*PROVIDED DATA:*
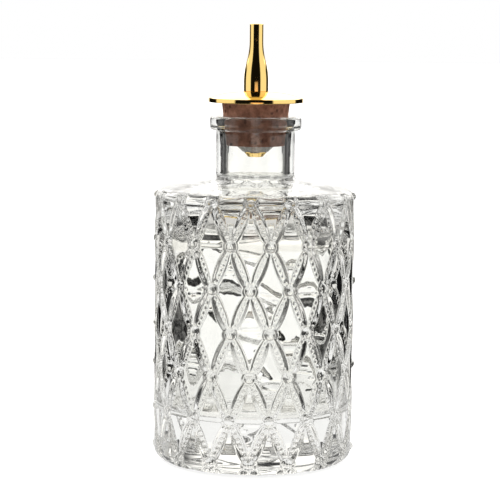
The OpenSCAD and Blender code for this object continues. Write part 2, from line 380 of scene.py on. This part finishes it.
def plain_outline(start):
    """The plain rest of the glass: shoulder, neck, lip, tapered seat, throat, cavity and its floor."""
    shoulder_top = SHOULDER_Z + SHOULDER_RISE
    lip_top = GLASS_HIGH.z
    lip_bottom = lip_top - LIP_H
    cork_taper = (CORK_HIGH.x - CORK_R_LOW) / (CORK_HIGH.z - CORK_LOW.z)
    mouth_r = CORK_R_LOW + cork_taper * (lip_top - CORK_LOW.z) + SEAT_GAP
    mouth = (mouth_r, lip_top - MOUTH_ROUND)
    throat = (CORK_R_LOW + SEAT_GAP, CORK_LOW.z)
    throat_end = throat[0] + THROAT_ROUND
    cavity_r = BODY_R - WALL
    ceiling_z = SHOULDER_Z - SHOULDER_T
    ceiling_end = cavity_r - CEILING_ROUND
    floor_end = cavity_r - FLOOR_ROUND
    wall_top = (cavity_r, ceiling_z - CEILING_ROUND)
    wall_low = (cavity_r, BASE_T + FLOOR_ROUND)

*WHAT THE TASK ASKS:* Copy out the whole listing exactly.

*COMPLETED EXERCISE:*
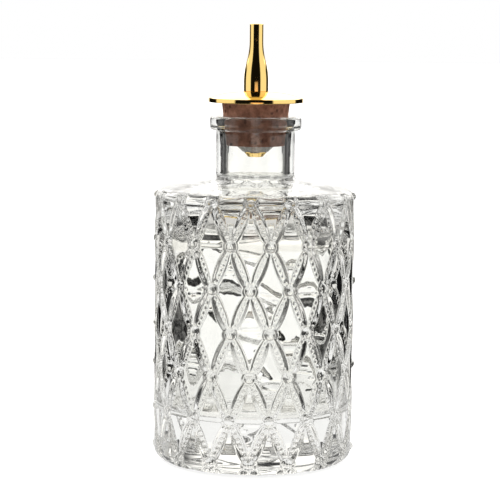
The OpenSCAD and Blender code for this object continues. Write part 2, from line 380 of scene.py on. This part finishes it.
def plain_outline(start):
    """The plain rest of the glass: shoulder, neck, lip, tapered seat, throat, cavity and its floor."""
    shoulder_top = SHOULDER_Z + SHOULDER_RISE
    lip_top = GLASS_HIGH.z
    lip_bottom = lip_top - LIP_H
    cork_taper = (CORK_HIGH.x - CORK_R_LOW) / (CORK_HIGH.z - CORK_LOW.z)
    mouth_r = CORK_R_LOW + cork_taper * (lip_top - CORK_LOW.z) + SEAT_GAP
    mouth = (mouth_r, lip_top - MOUTH_ROUND)
    throat = (CORK_R_LOW + SEAT_GAP, CORK_LOW.z)
    throat_end = throat[0] + THROAT_ROUND
    cavity_r = BODY_R - WALL
    ceiling_z = SHOULDER_Z - SHOULDER_T
    ceiling_end = cavity_r - CEILING_ROUND
    floor_end = cavity_r - FLOOR_ROUND
    wall_top = (cavity_r, ceiling_z - CEILING_ROUND)
    wall_low = (cavity_r, BASE_T + FLOOR_ROUND)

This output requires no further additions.